It is a sad truth: when it comes to creating data for the Nepomuk semantic desktop there are a million ways to do it wrong and basically only one way to get it right. Typically people will choose from the first set of ways. While that is of course bad they are not to blame. Who wants to read page after page of documentation and reference guide? Who wants to dive into the depth of RDF and all that ontology stuff when they just need to store a note (yes, this blog was inspired by a real problem). Nobody – that’s who! Thus, the Nepomuk API should do most of the work. Sadly it does not. It basically allows you to do everything. Resource::setProperty will happily use classes or even invalid URLs as properties without giving any feedback to the developer. Why is that? Well, I suppose there are at least three reasons: 1. Back in the day I figured people would almost always use the resource-generator to create their own convenience classes which handle the types and properties properly, 2. The Resource class is probably the oldest part of the whole Nepomuk stack, and 3. basic lack of time, drive and development power.

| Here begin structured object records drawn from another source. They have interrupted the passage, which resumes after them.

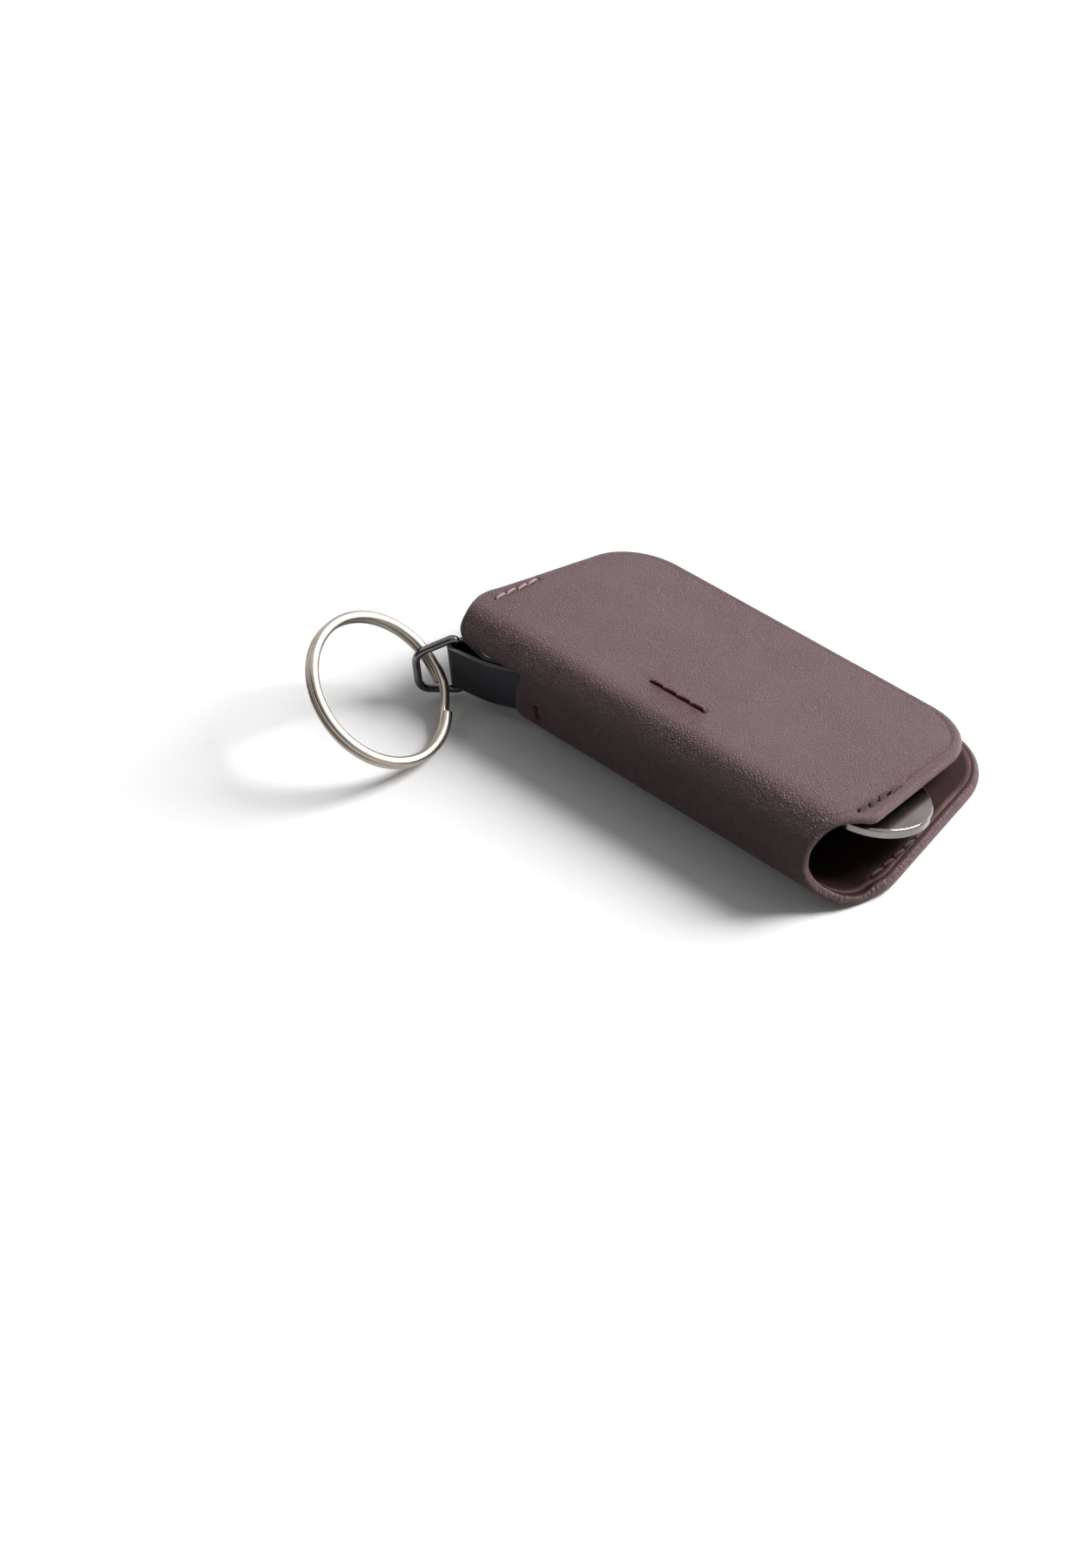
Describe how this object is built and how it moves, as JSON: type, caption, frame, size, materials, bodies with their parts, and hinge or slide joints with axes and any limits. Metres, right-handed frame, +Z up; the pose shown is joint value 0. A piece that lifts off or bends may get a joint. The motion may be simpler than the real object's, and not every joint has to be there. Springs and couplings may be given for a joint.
{
  "type": "key organiser",
  "caption": "Folded leather key cover with a key on a screw post inside, and a strap at one end carrying a wire loop and a split ring.",
  "frame": {"origin": "middle of the cover's underside, where it rests on the table", "axes": "+X along the folded spine, towards the end where the key bow shows; +Y from the spine to the closing edge; +Z up"},
  "size_m": [0.1081, 0.0834, 0.0216],
  "materials": {
    "cover_leather": "pebbled, brown with a purple cast",
    "lining_leather": "smooth, dark brown",
    "strap_leather": "matt black with a grey cut edge",
    "thread": "twisted sewing thread",
    "dark_wire": "dark plated",
    "ring_metal": "polished nickel",
    "post_metal": "plain",
    "spacer_plastic": "matt",
    "key_metal": "nickel plated",
    "magnet_metal": "plated"
  },
  "bodies": {
    "base": {"cover_lower": "cover_leather", "lining_lower": "lining_leather", "magnets_lower": "magnet_metal", "stitches_lower": "thread", "strap_sewn": "strap_leather", "tab_stitch": "thread"},
    "cover": {"cover_upper": "cover_leather", "lining_upper": "lining_leather", "magnets_upper": "magnet_metal", "stitches_upper": "thread", "post_barrel": "post_metal", "post_spacer": "spacer_plastic", "post_washer": "post_metal", "post_screw": "post_metal"},
    "key": {"key": "key_metal"},
    "tab": {"strap_free": "strap_leather"},
    "loop": {"wire_loop": "dark_wire"},
    "ring": {"split_ring": "ring_metal"}
  },
  "joints": [
    {"name": "cover_open", "type": "hinge", "parent": "base", "child": "cover", "pos_m": [0, -0.02457, 0.01349], "axis": [1, 0, 0], "range_deg": [0, 120]},
    {"name": "key_swing", "type": "hinge", "parent": "cover", "child": "key", "pos_m": [0.0359, -0.00389, 0.00912], "axis": [0, -0.2457, -0.9694], "range_deg": [0, 180]},
    {"name": "tab_flex", "type": "hinge", "parent": "base", "child": "tab", "pos_m": [-0.0298, -0.02355, 0.0087], "axis": [0, 0, 1], "range_deg": [-5, 25]},
    {"name": "loop_swing", "type": "hinge", "parent": "tab", "child": "loop", "pos_m": [-0.04423, -0.02405, 0.00734], "axis": [-0.0929, -0.0147, 0.9956], "range_deg": [-45, 25]},
    {"name": "ring_swing", "type": "hinge", "parent": "loop", "child": "ring", "pos_m": [-0.04718, -0.02798, 0.00708], "axis": [-0.7947, 0.1813, 0.5793], "range_deg": [-20, 30]}
  ],
  "couplings": [
    {"joint": "key_swing", "follows": "cover_open", "ratio": 1.5}
  ]
}
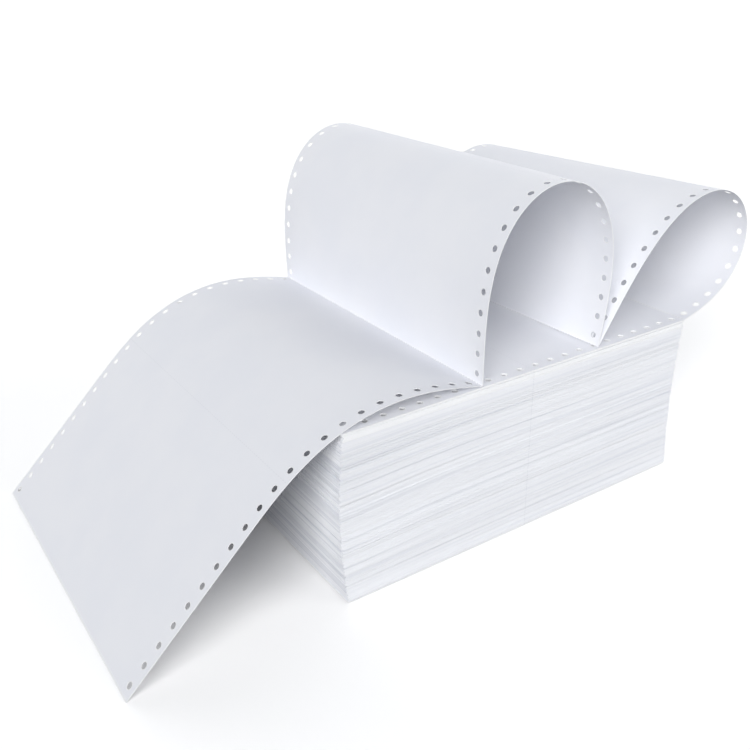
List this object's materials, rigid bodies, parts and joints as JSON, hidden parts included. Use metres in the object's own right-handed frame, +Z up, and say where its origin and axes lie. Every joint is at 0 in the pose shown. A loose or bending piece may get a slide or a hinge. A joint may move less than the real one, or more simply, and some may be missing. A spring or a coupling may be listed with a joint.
{
  "type": "fan-fold carbonless copy paper",
  "caption": "Continuous fan-fold copy paper in a pile, its top forms raised in two arches and draped over one end, with sprocket holes along both edges.",
  "frame": {"origin": "middle of the pile's base, on the surface that it stands on", "axes": "+X runs along the web from the draped end to the looped end, +Y across the web, +Z up"},
  "size_m": [0.4726, 0.2414, 0.2294],
  "materials": {
    "paper": "matt bright white paper with a faint blue cast"
  },
  "bodies": {
    "root": {"fanfold_web": "paper"}
  },
  "joints": []
}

So what can we do about this situation? Vishesh and me have been discussing the idea of a central DBus API for Nepomuk data management a million times (as you can see today “a million” is my goto expression when I want to say “a lot”). So far, however, we could not come up with a good API that solves all problems, is future-proof (to a certain extend), and performs well. That did not change. I still do not know the solution. But I have some ideas as to what the API should do for the user in terms of data integrity.
- Ensure that only valid existing properties are used and provide a good error message in case a class or an invalid URL or something non-existing is used instead. This would also mean that one could only use ontologies that have been imported into Nepomuk. But since the ontology loader already supports fetching ontologies from the internet this should not be a big problem.
- Ensure that the ranges of the properties are honoured. This is pretty straight-forward for literal ranges. In that case we could also do some fancy auto-conversion to simplify the usage but in essence it is easy. The case of a non-literal ranges is a bit more tricky. Do we want to force proper types or do we assume that the object resource has the required type? I suppose flags would be of use:
- ClosedWorld – It is required that the object resource has the type of the range. If it has not the call fails.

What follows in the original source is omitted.